Schadenfreude

Humor takes many shapes. If it bends, says Woody Allen, it’s funny; if it breaks, it’s not. We were students enrolled in English Literature. One day a farmer stopped by, soliciting orders for his fine clover honey. Our fellow student Ann ordered a gallon. The man delivered it the next day, in a plastic container. She paid the man and he left. Ann picked up the container. The container slipped out of her hands, fell to the floor, broke open, and soaked the carpet with grade A yellow honey.

You could have heard Ann wail from a block away. “Don’t fret too much about it,” we consoled her. “Let it go. Think Shakespeare: parting is such sweet sorrow.” We did not really laugh at Ann. But inside we all thought it hilariously funny. Now that is schadenfreude, joie mauvaise, there is no English word for the nasty joy of snickering at your neighbor’s more or less harmless mishaps.

It is always fun when such things happen to someone else. But the night I brought the giant pizza home, lifting it out of the car holding the carton with both hands, and the pizza-juice soaked bottom gave way, dropping the precious pie — sausage, anchovies, mushrooms, bacon, olives and all — on the garage floor, that was tragic, not funny. Yet my children found it necessary to roll on the floor laughing.

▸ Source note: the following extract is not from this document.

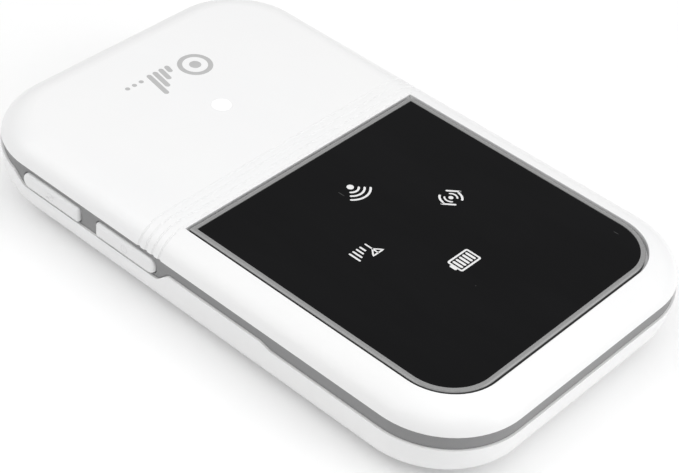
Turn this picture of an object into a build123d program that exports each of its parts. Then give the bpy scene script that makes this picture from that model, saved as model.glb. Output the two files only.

Just a week ago or so I had a little mishap that laid me open to schadenfreude. I was going to paint a shelf black. I decided to use a spray can, not my familiar brush technique. I shook the can thirty-one times as directed, then aimed at the shelf, I thought, and hit the trigger. A burst of black paint hit my chin and I instantly morphed into a vaudeville blackface. I was alone at the time and thus had to force myself to laugh at myself. Ridi pagliaccio came to mind. But I shouldn’t make light of Leonvavallo’s gripping opera. As Woody Allen would say, it breaks.